NO + NO2 + 2 NH3 → 2 N2 + 3 H2O ("fast SCR")

The overall reduction of NOx by urea is then:

2 (NH2)2CO + 4 NO + O2 → 4 N2 + 4 H2O + 2 CO2 and
4 (NH2)2CO + 6 NO2 → 7 N2 + 8 H2O + 4 CO2 and
(NH2)2CO + NO + NO2 → 2 N2 + 2 H2O + CO2

The ratio between NO2 and NO determines which reactions take place and how fast. The highest conversion rates are achieved if equal amounts of NO2 and NO are present, especially at temperatures between 200°C and 350°C. If there is more NO than NO2, fast SCR and standard SCR take place sequentially. If there is more NO2 than NO, fast SCR and NO2 SCR take place sequentially, however, NO2 SCR is slower than standard SCR, and ammonium nitrate can form and temporarily deactivate the catalytic converter.
Operation in winter time[edit]
DEF freezes at −11 °C (12 °F). For the SCR exhaust cleaning system to function at low temperatures, a sufficient amount of the frozen DEF must be melted in as short time as possible, preferably on the order of minutes. For example, 2010 EPA emissions requirements require full DEF coolant flow within 70 minutes.
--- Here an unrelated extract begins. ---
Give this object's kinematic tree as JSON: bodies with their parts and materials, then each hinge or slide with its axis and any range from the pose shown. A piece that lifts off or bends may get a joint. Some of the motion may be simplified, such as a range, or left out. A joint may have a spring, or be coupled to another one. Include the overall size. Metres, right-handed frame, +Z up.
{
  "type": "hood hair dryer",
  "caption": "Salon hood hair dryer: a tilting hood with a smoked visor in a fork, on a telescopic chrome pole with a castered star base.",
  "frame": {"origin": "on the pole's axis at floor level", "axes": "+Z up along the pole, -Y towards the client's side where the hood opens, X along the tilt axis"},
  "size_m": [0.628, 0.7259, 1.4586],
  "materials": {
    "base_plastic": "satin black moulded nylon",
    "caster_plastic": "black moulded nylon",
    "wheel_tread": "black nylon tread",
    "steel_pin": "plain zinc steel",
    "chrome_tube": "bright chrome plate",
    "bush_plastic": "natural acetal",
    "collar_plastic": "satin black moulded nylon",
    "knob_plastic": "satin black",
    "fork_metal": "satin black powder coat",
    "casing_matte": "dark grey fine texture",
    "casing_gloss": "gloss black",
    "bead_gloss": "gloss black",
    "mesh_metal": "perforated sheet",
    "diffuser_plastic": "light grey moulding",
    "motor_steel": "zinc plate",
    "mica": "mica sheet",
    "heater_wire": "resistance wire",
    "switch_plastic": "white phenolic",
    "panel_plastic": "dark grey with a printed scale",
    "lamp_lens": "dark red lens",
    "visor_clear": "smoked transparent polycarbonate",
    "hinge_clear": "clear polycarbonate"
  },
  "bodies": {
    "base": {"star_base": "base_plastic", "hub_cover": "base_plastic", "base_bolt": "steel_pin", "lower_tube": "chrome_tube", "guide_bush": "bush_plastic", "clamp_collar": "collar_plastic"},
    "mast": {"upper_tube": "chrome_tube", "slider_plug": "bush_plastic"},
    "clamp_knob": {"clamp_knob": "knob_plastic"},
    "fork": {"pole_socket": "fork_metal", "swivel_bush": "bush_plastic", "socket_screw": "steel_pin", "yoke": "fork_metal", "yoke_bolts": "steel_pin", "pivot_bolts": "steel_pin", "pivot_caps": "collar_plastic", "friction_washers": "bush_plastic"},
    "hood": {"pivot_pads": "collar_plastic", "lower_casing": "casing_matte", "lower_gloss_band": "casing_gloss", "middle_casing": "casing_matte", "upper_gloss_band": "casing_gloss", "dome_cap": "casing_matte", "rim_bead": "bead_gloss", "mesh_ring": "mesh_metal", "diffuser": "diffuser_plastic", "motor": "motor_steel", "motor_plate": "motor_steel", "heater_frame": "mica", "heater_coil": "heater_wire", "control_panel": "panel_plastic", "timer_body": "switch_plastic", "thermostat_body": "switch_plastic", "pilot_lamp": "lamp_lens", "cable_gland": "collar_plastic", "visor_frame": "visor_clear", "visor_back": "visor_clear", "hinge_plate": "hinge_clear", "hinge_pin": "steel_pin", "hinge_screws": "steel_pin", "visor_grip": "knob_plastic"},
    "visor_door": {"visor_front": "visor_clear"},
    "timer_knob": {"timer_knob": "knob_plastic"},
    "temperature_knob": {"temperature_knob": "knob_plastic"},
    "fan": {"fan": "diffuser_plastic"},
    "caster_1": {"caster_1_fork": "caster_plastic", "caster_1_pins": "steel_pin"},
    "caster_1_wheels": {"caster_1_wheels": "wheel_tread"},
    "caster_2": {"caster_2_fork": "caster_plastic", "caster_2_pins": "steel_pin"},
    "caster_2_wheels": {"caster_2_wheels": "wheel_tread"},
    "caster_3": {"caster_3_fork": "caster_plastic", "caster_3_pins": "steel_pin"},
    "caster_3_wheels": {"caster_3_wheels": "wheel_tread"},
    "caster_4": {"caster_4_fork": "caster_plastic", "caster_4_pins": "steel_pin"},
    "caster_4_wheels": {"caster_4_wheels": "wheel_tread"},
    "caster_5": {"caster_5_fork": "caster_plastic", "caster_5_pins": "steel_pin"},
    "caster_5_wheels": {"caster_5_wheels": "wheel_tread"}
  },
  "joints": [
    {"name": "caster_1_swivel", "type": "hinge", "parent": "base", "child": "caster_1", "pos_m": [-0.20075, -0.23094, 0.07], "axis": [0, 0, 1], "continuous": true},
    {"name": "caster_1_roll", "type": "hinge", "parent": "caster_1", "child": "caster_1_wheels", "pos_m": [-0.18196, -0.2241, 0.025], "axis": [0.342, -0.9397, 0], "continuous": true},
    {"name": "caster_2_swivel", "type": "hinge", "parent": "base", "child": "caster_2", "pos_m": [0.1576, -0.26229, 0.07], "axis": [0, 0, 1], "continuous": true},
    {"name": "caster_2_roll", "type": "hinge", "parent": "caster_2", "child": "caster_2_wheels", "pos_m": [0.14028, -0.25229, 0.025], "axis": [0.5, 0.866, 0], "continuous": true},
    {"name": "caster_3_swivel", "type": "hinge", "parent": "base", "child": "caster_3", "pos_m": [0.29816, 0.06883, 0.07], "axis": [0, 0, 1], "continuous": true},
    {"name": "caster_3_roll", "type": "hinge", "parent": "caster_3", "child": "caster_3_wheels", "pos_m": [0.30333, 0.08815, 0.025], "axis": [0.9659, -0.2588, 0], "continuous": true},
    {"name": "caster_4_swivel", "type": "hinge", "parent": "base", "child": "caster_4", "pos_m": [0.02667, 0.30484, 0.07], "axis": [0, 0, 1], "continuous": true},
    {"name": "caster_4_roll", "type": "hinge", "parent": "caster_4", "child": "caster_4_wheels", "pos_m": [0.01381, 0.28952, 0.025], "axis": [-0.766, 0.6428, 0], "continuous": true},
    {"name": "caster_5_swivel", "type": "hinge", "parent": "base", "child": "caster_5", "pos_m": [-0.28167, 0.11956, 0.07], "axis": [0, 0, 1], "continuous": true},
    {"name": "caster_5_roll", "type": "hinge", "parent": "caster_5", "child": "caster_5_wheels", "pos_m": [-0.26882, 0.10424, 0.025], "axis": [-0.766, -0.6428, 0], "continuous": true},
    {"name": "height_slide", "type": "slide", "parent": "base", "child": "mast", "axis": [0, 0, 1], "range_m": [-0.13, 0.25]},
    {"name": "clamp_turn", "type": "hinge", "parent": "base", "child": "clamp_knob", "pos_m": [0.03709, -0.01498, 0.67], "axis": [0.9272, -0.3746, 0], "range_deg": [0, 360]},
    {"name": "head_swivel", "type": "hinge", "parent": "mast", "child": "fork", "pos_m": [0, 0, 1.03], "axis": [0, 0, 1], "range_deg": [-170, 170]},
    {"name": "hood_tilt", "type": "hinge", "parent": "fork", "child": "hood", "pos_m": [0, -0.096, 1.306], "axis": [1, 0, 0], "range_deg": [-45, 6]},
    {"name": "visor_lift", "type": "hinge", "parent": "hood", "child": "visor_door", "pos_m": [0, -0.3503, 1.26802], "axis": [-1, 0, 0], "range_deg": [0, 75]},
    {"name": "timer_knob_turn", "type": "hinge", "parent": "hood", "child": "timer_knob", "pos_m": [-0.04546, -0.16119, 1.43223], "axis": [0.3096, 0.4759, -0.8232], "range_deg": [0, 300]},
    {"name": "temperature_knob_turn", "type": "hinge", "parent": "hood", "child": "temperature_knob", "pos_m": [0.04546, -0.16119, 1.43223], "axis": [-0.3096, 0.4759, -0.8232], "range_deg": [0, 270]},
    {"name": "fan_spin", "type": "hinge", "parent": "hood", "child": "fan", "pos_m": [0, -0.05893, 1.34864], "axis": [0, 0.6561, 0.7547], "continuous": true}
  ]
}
In Europe, Regulation (EU) No 692/2008 of 2008-07-18 implementing and amending Regulation (EC) No 715/2007 of the European Parliament and of the Council on type-approval of motor vehicles with respect to emissions from light passenger and commercial vehicles (Euro 5 and Euro 6) and on access to vehicle repair and maintenance information specified in Annex XVI point 10 that DEF from a frozen tank at a core temperature of -15°C must become available within 20 minutes when starting the engine at -15°C.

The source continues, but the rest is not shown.